Gather all ingredients and allow the cream cheese to come to room temperature.
In a medium saucepan, whisk together the egg yolks and granulated sugar for 1–2 minutes until pale and slightly thickened.
Slowly pour in the whole milk and heavy whipping cream while whisking continuously.
Add the softened cream cheese in small portions and whisk until smooth.
Stir in the vanilla extract, strawberry jam, lemon juice, and salt.
Place the saucepan over medium heat and cook, stirring constantly. Scrape the bottom and sides of the pan frequently.
Heat the mixture until it reaches 165°F–176°F (74°C–80°C). Do not allow it to boil.
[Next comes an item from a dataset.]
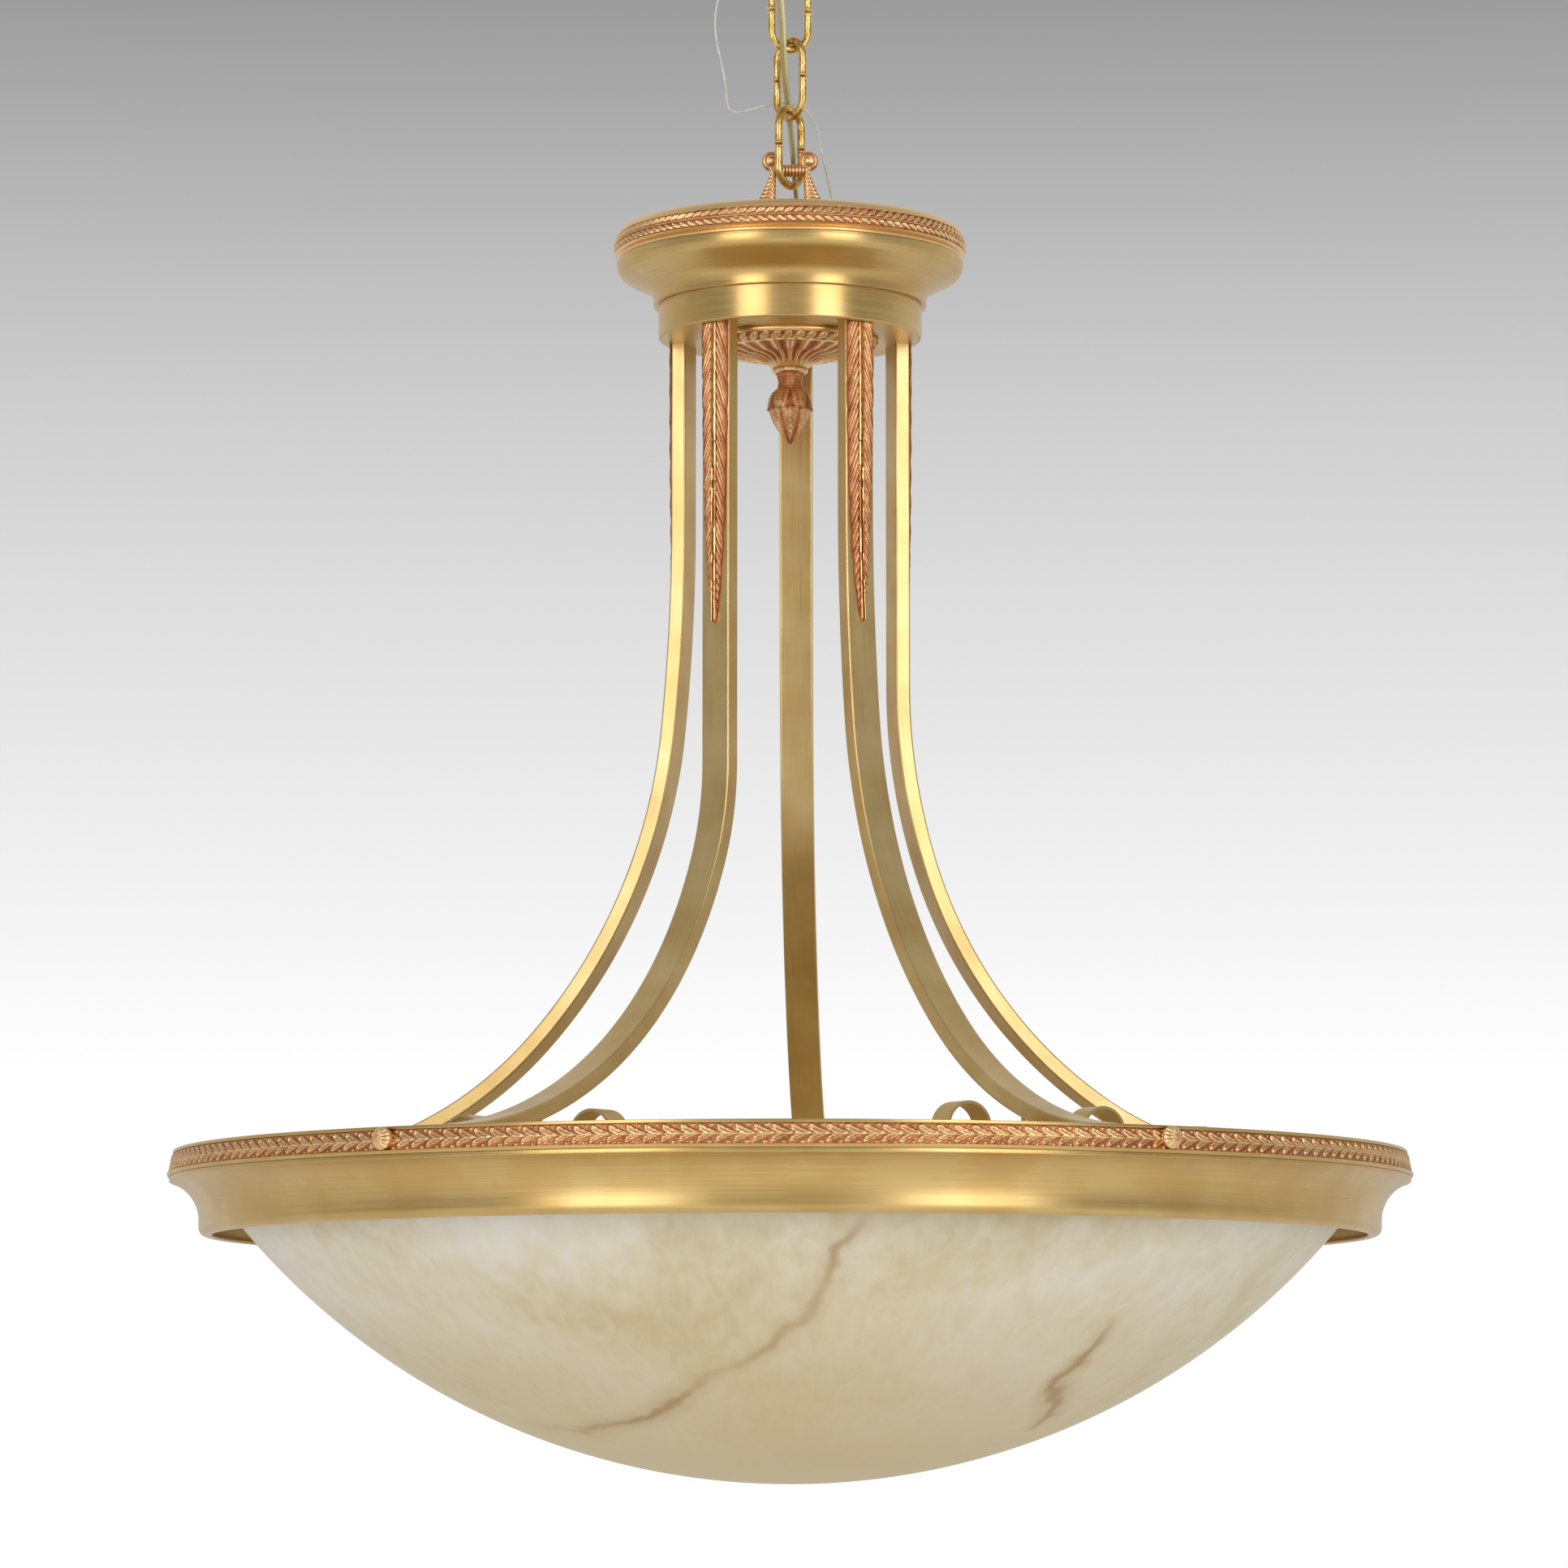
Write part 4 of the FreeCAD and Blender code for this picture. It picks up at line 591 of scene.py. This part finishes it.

Remove from heat immediately and strain through a fine-mesh sieve into a clean container.
Place the container in an ice bath and chill for 30–45 minutes, stirring occasionally until completely cold.
Transfer the chilled strawberry cheesecake gelato base to an ice cream maker and churn according to the manufacturer's instructions, usually 20–30 minutes.
Once the mixture reaches a soft-serve consistency, transfer it to a freezer-safe container.
Freeze for at least 24 hours for the best texture and flavor development.
Before serving, allow the gelato to soften for 2–3 minutes.
Create a small hole in the center of the gelato and add the crushed graham cracker pieces.
Return to the freezer for about 5 minutes if needed, then scoop and serve.